I received a call last week from a client who was planning to SBR a swiss pistol and wanted to know whether the US-made parts requirement of 922(r) would apply.
His concern is understandable since this is yet another area where the ATF seemingly changes their opinion with each letter they issue.
So what is 922(r)? When people refer to 922(r), they are actually referring to the requirements of 18 USC 922(r) and 27 CFR 478.39.
These requirements are part of the Gun Control Act of 1968 which makes it a crime “for any person to assemble from imported parts any semiautomatic rifle or any shotgun which is identical to any rifle or shotgun prohibited from importation under section 925 (d)(3) of this chapter as not being particularly suitable for or readily adaptable to sporting purposes.”
To see if a build based upon an imported pistol would be covered let’s break down the elements of this offense. In order for a build to be prohibited it must:
- Result in a semiauto rifle or shotgun …
- Which is identical to any rifle or shotgun prohibited from importation under 18 USC 925(d)(3) as not suitable for sporting purposes.
Since we are presumably talking about a semiauto pistol, any resulting short-barreled rifle will satisfy the first requirement. That leaves us with the question of whether the resulting SBR is ‘identical to any rifle or shotgun prohibited from importation under 18 USC 925(d)(3)‘.
Among other things, 18 USC 925(d)(3) says that a firearm is prohibited from importation if it meets the definition of firearm in 26 USC 5845(a) and in that code section we find that SBRs are in fact prohibited from importation.
Therefore … it seems clear that 922(r) does apply when building an SBR from a pistol.
However … even the ATF has not always held this position. In a 1994 letter we find the following:
“[T]he lawful making of an NFA weapon would not violate 922(r), since the section only addresses the assembly of ‘non-sporting’ firearms, and not the making of NFA weapons.”
In 2006 the ATF issued another letter which retained this position but seemed to limit it to lawfully imported rifles and shotguns whose original barrels were shortened to make an SBR or SBS.
But that was certainly not their last word on the subject. In 2009 the ATF stated that 922(r) would apply to those items classified as ‘firearms’ subject to the NFA. They went on to add that if you intend to replace parts on a lawfully registered NFA item that you are bound by the limit of 10 foreign-made parts as codified at 27 CFR 478.39(c).

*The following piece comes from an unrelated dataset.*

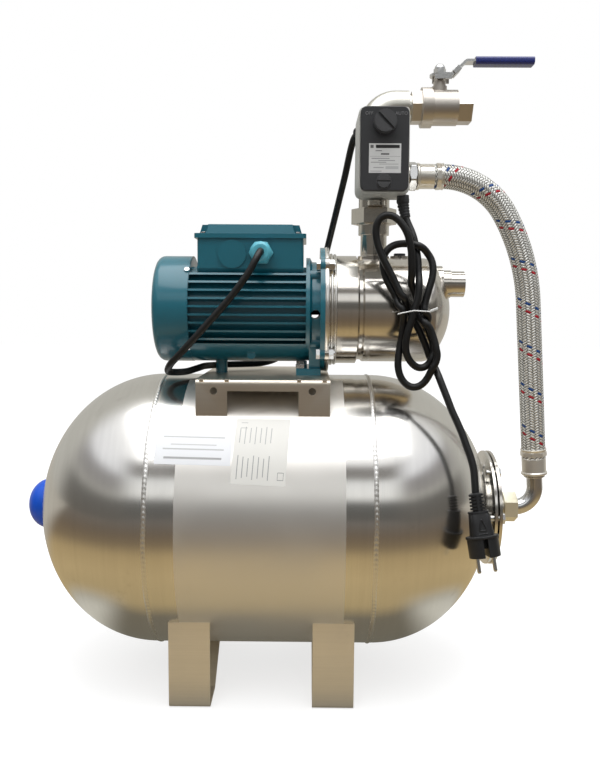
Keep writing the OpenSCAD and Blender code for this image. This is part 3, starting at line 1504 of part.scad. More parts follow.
module hose_end_lower() {
    straight = ferrule_gap / cos(slope);
    collar_x = nut_x + 8.3;
    color("silver") {
        translate([hose_end_x + ferrule_len * sin(slope), 0, hose_end_z - ferrule_len * cos(slope)])
            rotate([0, -90 - slope, 0]) {
                ferrule();
                x_ring(ferrule_d / 2, insert_bore, -3, 0);
                x_ring(tube_d / 2, insert_bore, -straight, -2);
            }
        bend_of(turn_x, turn_z, tube_r, -90 - lap_angle(tube_r), slope + lap_angle(tube_r))
            difference() {
                circle(tube_d / 2 - hair);
                circle(insert_bore - hair);
            }
        at_tank() {
            x_ring(tube_d / 2, insert_bore, collar_x, turn_x);
            x_ring(port_thread_r - seat_fit, insert_bore, collar_x, collar_x + 2.5);
        }
    }
}
module hose_nut() {
    step = nut_x + 11;
    color("silver") at_tank() difference() {
        x_hex(hose_nut_af, nut_x + seat_fit, nut_x + hose_nut_len);
        x_rod(port_thread_r + seat_fit, nut_x - 1, step);
        x_rod(tube_d / 2 + seat_fit, nut_x, nut_x + hose_nut_len + 1);
    }
}

// Cables
module motor_cable() {
    color("black") translate([0, 0, plate_z]) swept(cable_route, cable_d / 2, 10);
}
module mains_cord() {
    color("black") {
        translate([0, 0, switch_z]) swept(lead_top, lead_d / 2, 10);
        swept(lead_tail, lead_d / 2, 10);
    }
}
// The spare length of the lead, folded into a hank that is tied at its waist
module cord_hank() {
    color("black") translate([0, hank_y, plate_z]) rotate([90, 0, 0]) linear_extrude(hank_t) {
        for (part = [hank_top, hank_low]) hull() for (c = part)
            translate([c[0], c[1]]) circle(c[2], $fn = 32);
    }
}
module at_plug() {
    translate(plug_entry) rotate([-plug_tilt, -plug_lean, 0]) mirror([0, 0, 1]) children();
}
// Two-pin plug: ribbed relief, body, thin flange and two half-round cheeks
module mains_plug() {
    face = plug_flange + plug_face;
    color("black") at_plug() difference() {
        union() {
            translate([0, 0, 0.3]) cylinder(r1 = lead_d / 2 + 1.2, r2 = 7.2, h = 17);
            for (k = [0:3]) translate([0, 0, 2 + 4 * k]) cylinder(r = 7.4, h = 2);
            translate([0, 0, 17]) cylinder(r1 = 11, r2 = 16, h = 8);
            translate([0, 0, 24]) cylinder(r = 16, h = plug_flange - 22);
            translate([0, 0, plug_flange - 3]) cylinder(r = plug_d / 2, h = 3);
            translate([0, 0, plug_flange - 1]) cylinder(r = plug_d / 2 - 1, h = plug_face + 1);
        }
        for (s = [-1, 1]) translate([-2, s * plug_d / 2 - 3, plug_flange]) cube([4, 6, plug_face + 1]);
        for (s = [-1, 1]) translate([s * plug_d / 2 - 3, -2, plug_flange]) cube([6, 4, plug_face + 1]);
        for (s = [-1, 1]) translate([s * pin_gap / 2, 0, face - 12])
            cylinder(r = pin_d / 2 + seat_fit, h = 13);
        cylinder(r = lead_d / 2 + seat_fit, h = 2, center = true);
    }
}
module plug_pins() {
    face = plug_flange + plug_face;
    color("gainsboro") at_plug() for (s = [-1, 1]) translate([s * pin_gap / 2, 0, face - 11.8]) {
        cylinder(r = pin_d / 2, h = 29);
        translate([0, 0, 29]) cylinder(r1 = pin_d / 2, r2 = pin_d / 2 - 1, h = 1.5);
    }
}

tank_shell();
tank_end_left();
tank_end_right();
tank_membrane();
mouth_cover();
mouth_bolts();
air_valve_stem();
air_valve_pin();
air_valve_cap();
foot_left();
foot_right();
pump_bracket();
motor_housing();
rear_shield();
fan_cover();
cover_screws();
cooling_fan();
motor_shaft();
rotor_core();
stator();
bearings();
lantern();
pump_bolts();
terminal_box();
box_lid();
terminal_block();
capacitor();
cable_glands();
pump_casing();
seal_plate();
pump_seals();
impeller();
diffuser();
priming_plug();
union_tail();
union_nut();
manifold();
outlet_elbow();
valve_body();
valve_end();
valve_ball();
valve_seats();
valve_stem();
stem_nut();
valve_lever();
lever_sleeve();
lock_slide();
switch_housing();
switch_cover();
switch_knob();
switch_works();
hose_end_upper();
braided_hose();
hose_end_lower();
hose_nut();
motor_cable();
mains_cord();
cord_hank();
mains_plug();
plug_pins();
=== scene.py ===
"""Dressed scene of a booster pump set that stands on a horizontal pressure tank.

All sizes are in millimetres in the model's own frame: +Z is up, +X runs from the motor to
the pump, and the origin is on the floor between the feet. Meshes are written in metres.
"""

import json
import logging
import math
from dataclasses import dataclass, field
from enum import Enum
from functools import cache

import bmesh
import bpy
import numpy as np
from mathutils import Matrix, Vector

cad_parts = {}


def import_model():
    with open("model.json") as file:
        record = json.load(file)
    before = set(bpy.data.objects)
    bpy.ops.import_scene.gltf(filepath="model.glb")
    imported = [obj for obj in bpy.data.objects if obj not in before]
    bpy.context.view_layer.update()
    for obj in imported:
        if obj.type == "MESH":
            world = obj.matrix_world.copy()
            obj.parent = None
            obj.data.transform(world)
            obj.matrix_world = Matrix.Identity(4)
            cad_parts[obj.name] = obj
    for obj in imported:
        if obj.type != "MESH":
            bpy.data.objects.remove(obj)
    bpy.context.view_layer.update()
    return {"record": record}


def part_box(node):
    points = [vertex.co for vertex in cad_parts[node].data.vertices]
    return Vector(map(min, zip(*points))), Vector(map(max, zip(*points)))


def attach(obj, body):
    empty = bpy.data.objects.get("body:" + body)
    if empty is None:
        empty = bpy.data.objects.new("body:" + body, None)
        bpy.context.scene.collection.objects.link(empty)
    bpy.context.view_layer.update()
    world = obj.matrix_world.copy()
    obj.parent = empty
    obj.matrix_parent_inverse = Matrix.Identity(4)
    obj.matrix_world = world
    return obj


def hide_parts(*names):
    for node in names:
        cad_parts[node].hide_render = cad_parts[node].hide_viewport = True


LOG = logging.getLogger("pump")
MM = 0.001
MERGE, SLIVER = 2e-6, 1e-6  # metres: points merged, edges dissolved
FLAT = 0.6  # degrees: loose triangles that bend less are one face
EDGE = 32.0  # degrees: edges that bend more are rounded
TANK_RADIUS, TANK_AXIS = 180.0, 220.0  # outside radius of the tank, height of its axis
Points = np.ndarray
Piece = bpy.types.Object
Material = bpy.types.Material
Tree = bpy.types.NodeTree
Node = bpy.types.Node
Socket = bpy.types.NodeSocket
Colour = tuple[float, float, float]
Spot = tuple[float, float, float]
Pair = tuple[float, float]
WHITE: Colour = (1.0, 1.0, 1.0)


class Way(Enum):
    """Direction in which a metal was brushed, as noise frequencies along X, Y and Z."""

    ROUND_X = (900.0, 14.0, 14.0)
    ALONG_X = (14.0, 700.0, 700.0)
    NONE = (160.0, 160.0, 160.0)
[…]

This was followed by a 2010 letter from the ATF in which the original question asked was specifically about making an SBR from an imported pistol. You will note that the ATF avoided answering the ‘pistol’ part of the question but went on to say that if, in the course of SBRing a rifle, non-importable ‘military-style’ features are added then 922(r) does apply.
So where does this leave us?
It seems clear both from statutory interpretation and from the trend in ATF guidance that 922(r) does apply to the making of an SBR from an imported pistol. And while there has not historically been a push to prosecute those whose SBRs violate 922(r), I must advise my clients to insure that their builds are 922(r) compliant.